This email bounced.
So I’m hoping to invoke the powers of the fabled seven degrees of celebration, sorry – separation! – in order to get it to its intended recipient. Or just to spread the appreciation.
Please could someone pass this onto Naomi Wolf, who wrote Mis-Conceptions:
Dear Ms Wolf
Thank you for your extraordinary book Mis-Conceptions. Reading it has been a revelation. Your account led me with intense familiarity back along the road I walked nearly two years ago. You have beautifully, honestly revealed to me much of my own experience that I remember acutely but have never put to words. Thank you for articulating the terrible, marvelous nuances of the experience – especially the fluctuations between peace and turmoil, between anticipation and fear, between the desire to be the successful textbook mother-to be and the uneasy sense that the textbooks were skipping out huge swathes of something crucial but un-utterable.
Your book also had me weeping with gratitude for my own experience and with anger and outrage for the millions of women that routinely get cheated of that experience by the medical fraternity. Entirely by a series of chance encounters, I ended up opting for home birth. I was, at the time, a South African living in the UK, and had the support of a lovely NHS midwifery team as well as my doula. It turned out to be an extraordinary, marvelous, spiritual experience. Bloody, exhausting, ferocious, excruciating – and entirely possible. There was no need for medication or any intervention – and that felt normal, not remarkable at all. Not because I’m stoic (I’m not) and not because there wasn’t pain (there was); it just felt I’d completed some sort of gruelling marathon or endurance event – with exactly the right support team there to coax me up every last hill.

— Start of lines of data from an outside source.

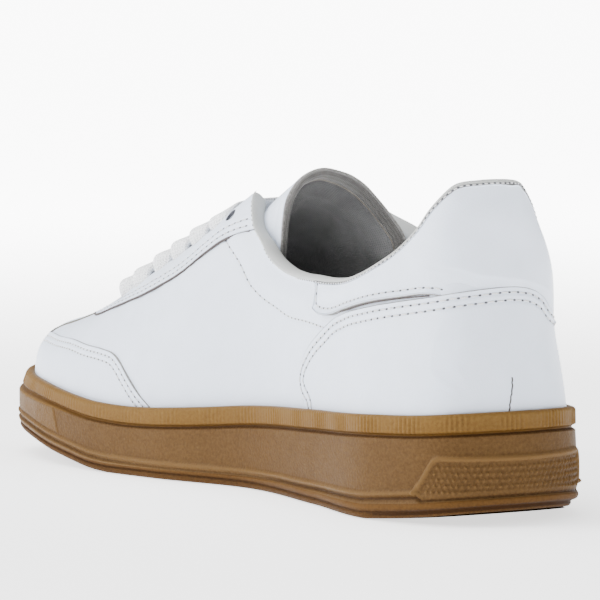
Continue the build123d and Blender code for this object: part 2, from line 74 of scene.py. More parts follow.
# How much of the tuck there is by s, and its size by height.
HEEL_TUCK = [(0, 0), (0.84, 0), (0.9, 0.7), (0.94, 1), (0.965, 0.8), (0.985, 0.25), (1, 0)]
TUCK_HEIGHT = [
    (20, 0), (35, 0.5), (45, 1.3), (56, 1.7), (69, 1.0), (77, 0.8), (88, 1.7), (98, 2.5), (150, 2.5),
]
TUCK_TOWARDS = (0.855, -0.518)  # plan direction in which the lateral heel is tucked in
UNDER_LIP = 2.0  # how far below the lip's top the upper comes out of the sole


def smooth(table, at):
    """Smooth curve through a table of knots: the first column against the others."""
    rows = np.asarray(table, float)
    knots, values, at = rows[:, 0], rows[:, 1:], np.asarray(at, float)
    at = np.clip(at, knots[0], knots[-1])
    gaps = np.diff(knots)[:, None]
    slopes = np.diff(values, axis=0) / gaps
    inner = (slopes[:-1] * gaps[1:] + slopes[1:] * gaps[:-1]) / (gaps[1:] + gaps[:-1])
    tangents = np.vstack([slopes[:1], inner, slopes[-1:]])
    i = np.clip(np.searchsorted(knots, at, side="right") - 1, 0, len(knots) - 2)
    gap = gaps[i]
    u = (at - knots[i])[..., None] / gap
    start = (2 * u**3 - 3 * u**2 + 1) * values[i] + (u**3 - 2 * u**2 + u) * gap * tangents[i]
    end = (3 * u**2 - 2 * u**3) * values[i + 1] + (u**3 - u**2) * gap * tangents[i + 1]
    return start + end


def outline(s):
    """Point and outward normal of the sole's outline, for s from 0 (heel) round to 1."""
    points = np.asarray(SOLE_OUTLINE, float)
    ring = np.vstack([points[-3:], points, points[:4]])
    lengths = np.concatenate([[0], np.cumsum(np.hypot(*np.diff(ring, axis=0).T))])
    table = np.column_stack([lengths, ring])
    first, total = lengths[3], lengths[3 + len(points)] - lengths[3]
    at = first + (np.asarray(s, float) % 1.0) * total
    step = total * 1e-4
    tangent = smooth(table, at + step) - smooth(table, at - step)
    tangent /= np.linalg.norm(tangent, axis=-1, keepdims=True)
    normal = np.stack([-tangent[..., 1], tangent[..., 0]], -1)
    return smooth(table, at), normal


def inset_outline(s, distance):
    """Points of the outline moved inwards."""
    point, normal = outline(s)
    return point - normal * distance


def upper_point(s, t):
    """Outer surface of the upper: s goes round the foot, t from the board (-1) over the lip (0)
    to the spine (1)."""
    s, t = np.broadcast_arrays(np.asarray(s, float), np.asarray(t, float))
    foot = inset_outline(s, FOOT_INSET)
    lip = smooth(LIP_PROFILE, foot[..., 1])[..., 0] - UNDER_LIP
    station = smooth(SPINE_STATION, foot[..., 1])[..., 0]
    ridge = smooth([(y, x, z) for x, y, z in SPINE], station)
    shape = smooth(RIB_SHAPE, station)
    rise = np.clip(t, 0, 1) * np.pi / 2
    inward = 1 - np.clip(np.cos(rise), 0, 1) ** shape[..., 0]
    upward = np.sin(rise) ** shape[..., 1]
    board = smooth(BOARD_TOP, foot[..., 1])[..., 0]
    x = foot[..., 0] + (ridge[..., 0] - foot[..., 0]) * inward
    y = foot[..., 1] + (station - foot[..., 1]) * inward
    z = lip + (ridge[..., 1] - lip) * upward + np.clip(t, -1, 0) * (lip - board)
    tuck = smooth(HEEL_TUCK, s % 1.0)[..., 0] * smooth(TUCK_HEIGHT, z)[..., 0]
    return np.stack([x + TUCK_TOWARDS[0] * tuck, y + TUCK_TOWARDS[1] * tuck, z], -1)


def coarse_skin():
    """Points and outward normals of the outer surface, with a search tree."""
    s, t = np.meshgrid(np.linspace(0, 1, 720, endpoint=False), np.linspace(-1, 0.996, 300), indexing="ij")
    points = upper_point(s, t)
    along = np.roll(points, -1, 0) - np.roll(points, 1, 0)
    normals = np.cross(np.gradient(points, axis=1), along)
    normals /= np.linalg.norm(normals, axis=-1, keepdims=True) + 1e-12
    points, normals = points.reshape(-1, 3), normals.reshape(-1, 3)
    return points, normals, search_tree(points)


def search_tree(points):
    """A tree that finds the points nearest to a place."""
    tree = KDTree(len(points))
    for i, p in enumerate(points):
        tree.insert(p, i)
    tree.balance()
    return tree


SKIN, SKIN_NORMALS, SKIN_TREE = coarse_skin()
RIDGE_X = smooth([(y, x) for x, y, z in SPINE], SKIN[:, 1])[..., 0]
LATERAL_SKIN = SKIN[SKIN[:, 0] < RIDGE_X]


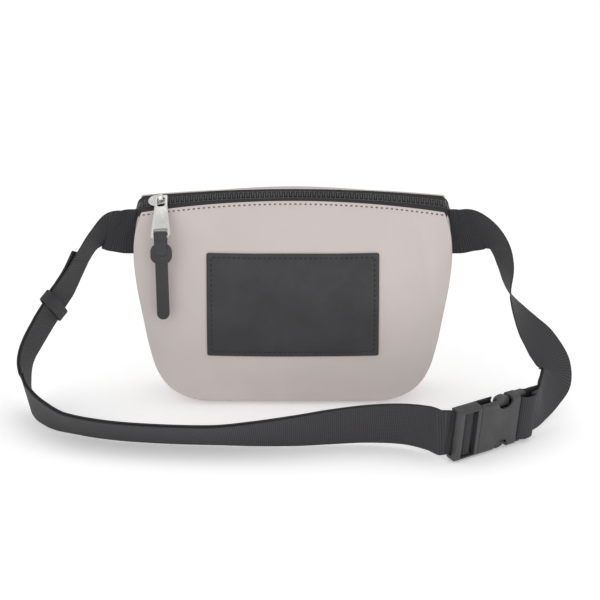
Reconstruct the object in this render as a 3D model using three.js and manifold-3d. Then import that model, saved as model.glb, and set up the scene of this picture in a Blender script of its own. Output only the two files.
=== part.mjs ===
// A belt bag: a soft zipped pouch with a leather patch, worn on a webbing belt with a
// side-release buckle. Millimetres, +X to the pouch's right end, +Y to its back, +Z up.
// The origin is the middle of the flat base, and the belt lies in a loop in front of the pouch.
import * as THREE from "three";
import { mergeVertices } from "three/addons/utils/BufferGeometryUtils.js";
import Module from "manifold-3d";

const wasm = await Module();
wasm.setup();

// ---- Driving dimensions ----
const FABRIC = 1.4; // coated fabric with its lining
const GAP = 0.35; // clearance that separate pieces keep where they meet
const BASE_RISE = 4; // the base's seams stand this high above the floor
const SIDE_RISE = 0.9; // how far the gusset stands out from its seams at the sides
const SEAM_DEPTH = 58; // front seam to back seam at the base

const ZIP_TILT = THREE.MathUtils.degToRad(28); // the zip faces up and forward
const ZIP_RADIUS = 700; // the zip's line is a shallow arch
const ZIP_CENTRE = new THREE.Vector3(0, -3, 167.5);
const ZIP_HALF_LENGTH = 119; // to the pouch's corners
const TAPE_HALF_LENGTH = 116.5;
const TAPE_HALF_WIDTH = 6;
const TAPE_END_FLARE = 2.5; // how much wider the tape shows at its ends
const TAPE_THICKNESS = 0.8;
const TOOTH_PITCH = 3.7;
const TOOTH_SIZE = 1.45;
const SLIDER_AT = -106; // where the closed slider is parked

const WEBBING_WIDTH = 37;
const WEBBING_THICKNESS = 1.5;
const LAYER_STEP = 2; // middle of one webbing layer to the middle of the next
const WEBBING_HEIGHT = 136; // middle of the webbing where it is sewn into a side
const SIDE_REACH = 126.8; // a webbing's sewn end, from the pouch's middle

const BUCKLE_CORNER = new THREE.Vector3(121, -141.6, 22.9); // middle of the plug's outer bar
const BUCKLE_TURN = THREE.MathUtils.degToRad(36.5);
const BUCKLE_LEAN = THREE.MathUtils.degToRad(8);
const BUCKLE_HEIGHT = 43;
const BUCKLE_HALF_DEPTH = 6;
const RAIL = 2.6; // the buckle's top and bottom rails
const SOCKET_START = 21.4;
const SOCKET_END = 59;

const colours = {
  fabric: 0xc7bebb, leather: 0x403f41, tape: 0x3b3a3c, teeth: 0x343335,
  metal: 0xcdcdcb, webbing: 0x3c3a3c, plastic: 0x434343, binding: 0x8f8884,
};
const finish = (name, roughness, metalness = 0) =>
  new THREE.MeshStandardMaterial({ color: colours[name], roughness, metalness });
const finishes = {
  fabric: finish("fabric", 0.7), leather: finish("leather", 0.6), tape: finish("tape", 0.85),
  teeth: finish("teeth", 0.5), metal: finish("metal", 0.3, 1), webbing: finish("webbing", 0.9),
  plastic: finish("plastic", 0.5), binding: finish("binding", 0.85),
};

const V = (x, y, z) => new THREE.Vector3(x, y, z);
const mix = THREE.MathUtils.lerp;
const steps = (count) => Array.from({ length: count + 1 }, (_, i) => i / count);

// ---- Solids from points ----

/** Turns a closed indexed geometry's faces outward. */
function facingOut(geometry) {
  const p = geometry.attributes.position;
  const index = geometry.index.array;
  const corner = (i) => new THREE.Vector3().fromBufferAttribute(p, index[i]);
  let volume = 0;
  for (let i = 0; i < index.length; i += 3) {
    volume += corner(i).dot(corner(i + 1).cross(corner(i + 2)));
  }
  if (volume < 0) {
    for (let i = 0; i < index.length; i += 3) {
      [index[i], index[i + 1]] = [index[i + 1], index[i]];
    }
  }
  return geometry;
}

function indexed(points, triangles) {
  const geometry = new THREE.BufferGeometry().setFromPoints(points);
  geometry.setIndex(triangles);
  return facingOut(geometry);
}

/** A closed solid through rings of the same number of points, capped at both ends. */
function loft(rings) {
  const n = rings[0].length;
  const triangles = [];
  for (let r = 0; r + 1 < rings.length; r++) {
    for (let i = 0; i < n; i++) {
      const [a, b] = [r * n + i, r * n + ((i + 1) % n)];
      triangles.push(a, b, a + n, b, b + n, a + n);
    }
  }
  const last = (rings.length - 1) * n;
  for (let i = 1; i + 1 < n; i++) {
    triangles.push(0, i + 1, i, last, last + i, last + i + 1);
  }
  return indexed(rings.flat(), triangles);
}

/** A closed sheet between two grids of points, outer and inner, of the same size. */
function sheet(outer, inner) {
  const rows = outer.length;
  const columns = outer[0].length;
  const at = (side, r, c) => side * rows * columns + r * columns + c;
  const triangles = [];
  const quad = (a, b, c, d) => triangles.push(a, b, c, a, c, d);
  for (let r = 0; r + 1 < rows; r++) {
    for (let c = 0; c + 1 < columns; c++) {
      quad(at(0, r, c), at(0, r, c + 1), at(0, r + 1, c + 1), at(0, r + 1, c));
      quad(at(1, r, c), at(1, r + 1, c), at(1, r + 1, c + 1), at(1, r, c + 1));
    }
  }
  for (let c = 0; c + 1 < columns; c++) {
    const r = rows - 1;
    quad(at(0, 0, c), at(1, 0, c), at(1, 0, c + 1), at(0, 0, c + 1));
    quad(at(0, r, c), at(0, r, c + 1), at(1, r, c + 1), at(1, r, c));
  }
  for (let r = 0; r + 1 < rows; r++) {
    const c = columns - 1;
    quad(at(0, r, 0), at(0, r + 1, 0), at(1, r + 1, 0), at(1, r, 0));
    quad(at(0, r, c), at(1, r, c), at(1, r + 1, c), at(0, r + 1, c));
  }
  return indexed([...outer.flat(), ...inner.flat()], triangles);
}

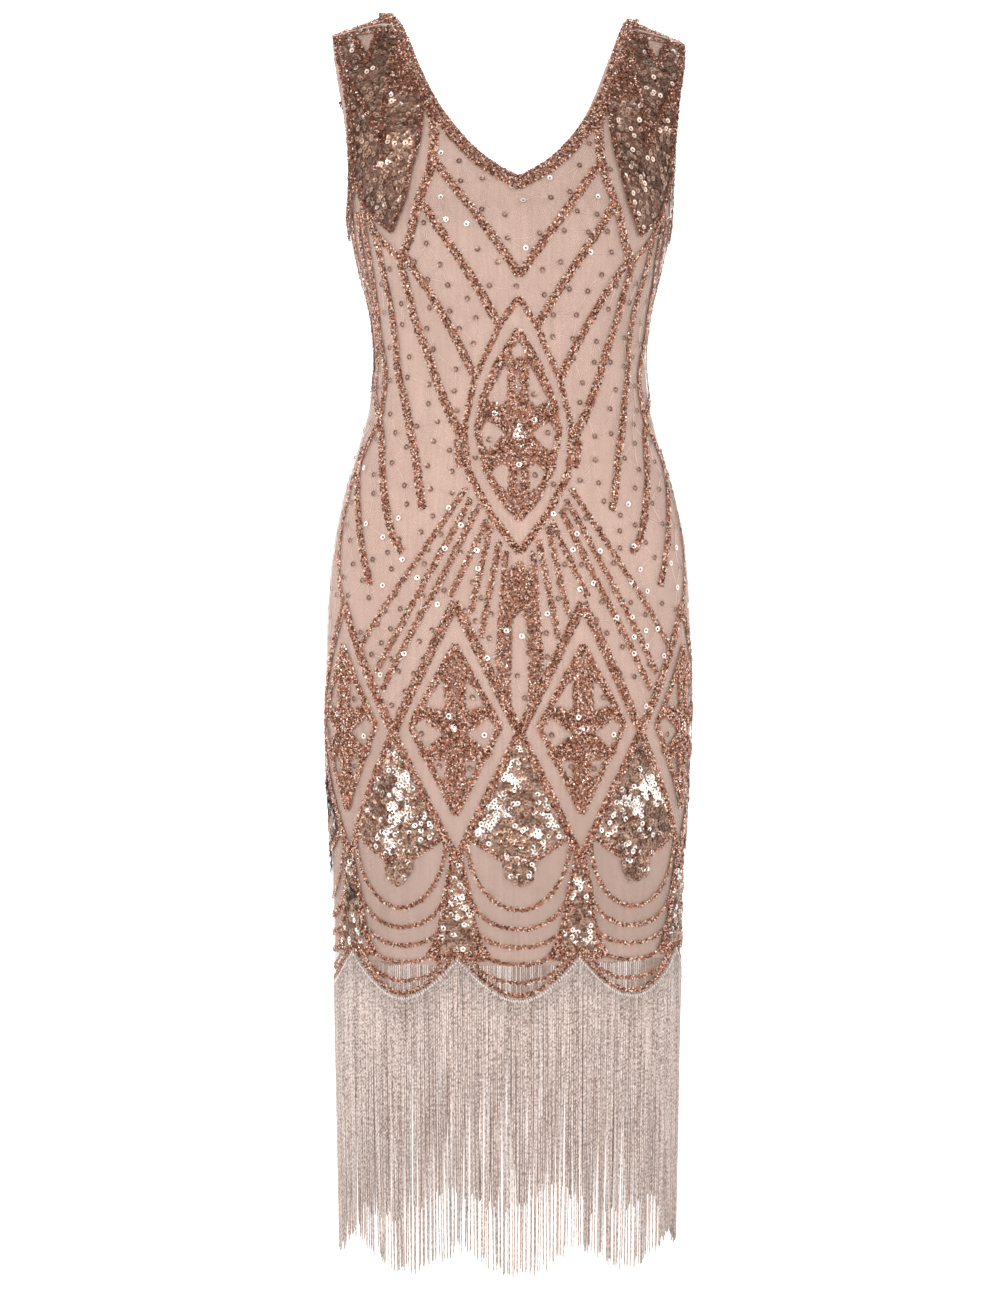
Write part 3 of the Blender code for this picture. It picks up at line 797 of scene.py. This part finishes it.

In the aftermath of that experience, I had the evangelical, elated glow of the converted when anyone mentioned home birth. The endorphins took months to wear off and carried me through the early days of my child’s life in a kind of blurry glow. And yet I also felt curiously silenced about the experience by the overwhelming prevalence of the very myths you list in your section on birth. I didn’t feel I was allowed to share my experience in case I offended someone who’d suffered the far more common medical-trauma style of childbirth. It’s more than good fortune though: it’s about information, the right kind. Your book comes as a welcome breath of fresh air. I only hope it is being read and heard my expectant mothers in the developed world, and is inspiring them to claim back their trust in their own bodies and instincts.